A sign at the entrance of ad tech firm Social Reality Inc. warns pedestrians that its Arts District headquarters – featuring a colorful mural and outdoor seating – is not a retail shop.
But like the lunchtime crowd flocking to its neighbor Urth Caffe, Social Reality has also seen a flurry of activity. Just this month, the company uplisted to the Nasdaq stock exchange, hired a new chief financial officer, and brought on supermodel-turned-fashion entrepreneur Kathy Ireland as its chief branding adviser. The business began trading on the Nasdaq on Oct. 17, opening at $6.50 a share, after a reverse stock split last month. It closed at $6.12 on Oct. 26. (See page 20.)
Christopher Miglino, Social Reality’s co-founder and chief executive, said the company had been aiming to join Nasdaq since it launched six years ago.
“We started out small and listed on the OTC instead of raising venture capital,” Miglino said. “Our goal was to stay quiet as long as we could and then uplist to Nasdaq and show people the accelerated growth.”
The company hit $30 million in revenue last year, compared with $5 million in 2014.
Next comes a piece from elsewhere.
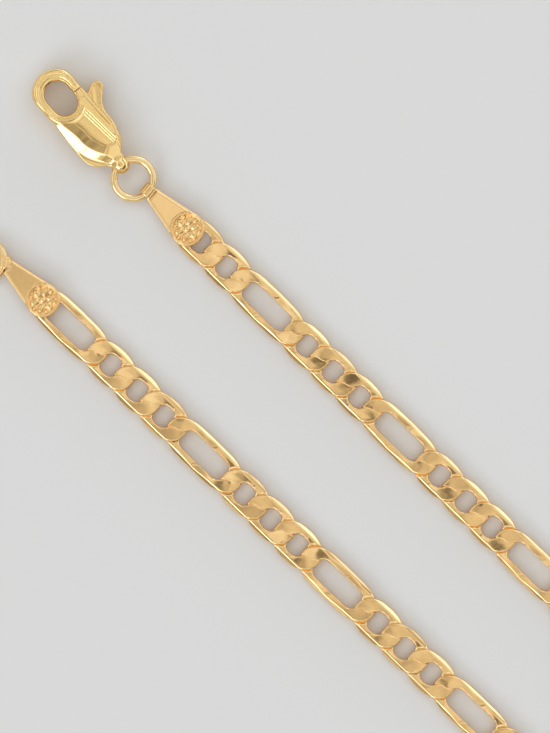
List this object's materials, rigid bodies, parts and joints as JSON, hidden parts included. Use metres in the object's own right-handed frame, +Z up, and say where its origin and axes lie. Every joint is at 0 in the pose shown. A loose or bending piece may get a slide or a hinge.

Social Reality offers three core services, including a real-time bidding (RTB) platform for advertisers and publishers to buy and sell online ads, a health care-focused real-time ad exchange, and a social media management platform.
While smaller companies in the programmatic ad sector face an uphill battle in an industry dominated by Google, Rubicon Project, RocketFuel, and OpenX, Social Reality and similar firms have been able to push for growth by adding marketing services that fall outside the traditional role of an advertising exchange.
Gabe Gottlieb, co-founder and chief executive of Santa Monica online ad-tracking software developer Pathmatics, said it’s a good move for any small to midsize ad exchange to branch out and offer additional services that create higher margins.
“There’s a ton of big players,” Gottlieb said. “As an exchange you want to unite the most buyers and sellers. … But if you’re a small company trying to bootstrap, it’s a hard proposition.”
Social Reality was co-founded in 2010 by Miglino, former chief executive of Lime Ad Network, and Erin Deruggiero, who serves as chief innovations officer. Deruggiero had worked at Facebook, where she helped brands create sponsored, charity-driven content.
Starting out in Miglino’s garage, the company has since grown to 120 employees with offices in New York, Minneapolis, Mexico, and Italy. Miglino said he expects revenue to reach $40 million this year.
The ad firm expanded its product offerings through several acquisitions in 2014. Two of those pickups were digital marketing and media relations firm Social Spotlight Media and social media software firm Five Delta, both acquired for less than $2 million apiece. A third business, Steel Media, which sells online and mobile ad inventory to advertisers, was heftier: $9 million plus additional payouts totaling $11 million to founder Richard Steel, according to Securities and Exchange Commission filings.
Social Reality secured $25 million in financing to acquire the three firms, including a $20 million credit line from Chicago asset management firm Victory Park Capital and $5 million from Siskey Capital and other investors.
But the Steel acquisition has presented a few problems. For example, 62 percent of Social Reality’s revenue is now dependent on one customer inherited from Steel, according to its earnings statement for the quarter ended June 30, though it did not disclose which one. Some of the firm’s customers include Walt Disney Co. and Procter & Gamble Co.
In addition, while bringing Steel into the fold allowed Social Reality to grow its ad sales team, the company was not able to grow its client roster, meaning the division’s sales actually tapered off – a development that forced Social Reality to refinance the Victory Park loan in order to meet payment obligations.
The refinancing, coupled with the company’s equity raise on the Nasdaq, has helped Social Reality reduce its remaining debt obligation to about $4 million, according to Miglino.
Former model Ireland, who was named chief branding adviser this month, has been tasked with helping to build Social Reality’s advisory board and recruiting clients in the retail and brand marketing space. She was introduced to Miglino through a member of the firm’s board. Miglino said he was impressed with Ireland’s team at Kathy Ireland Worldwide, which produces a diverse range of products including apparel, furniture, and jewelry. So he offered her a job.
“They’re doing $2.5 billion in sales across all their products,” he said. “She knows a lot about branding and marketing so we were lucky to be able to convince her to come and join us.”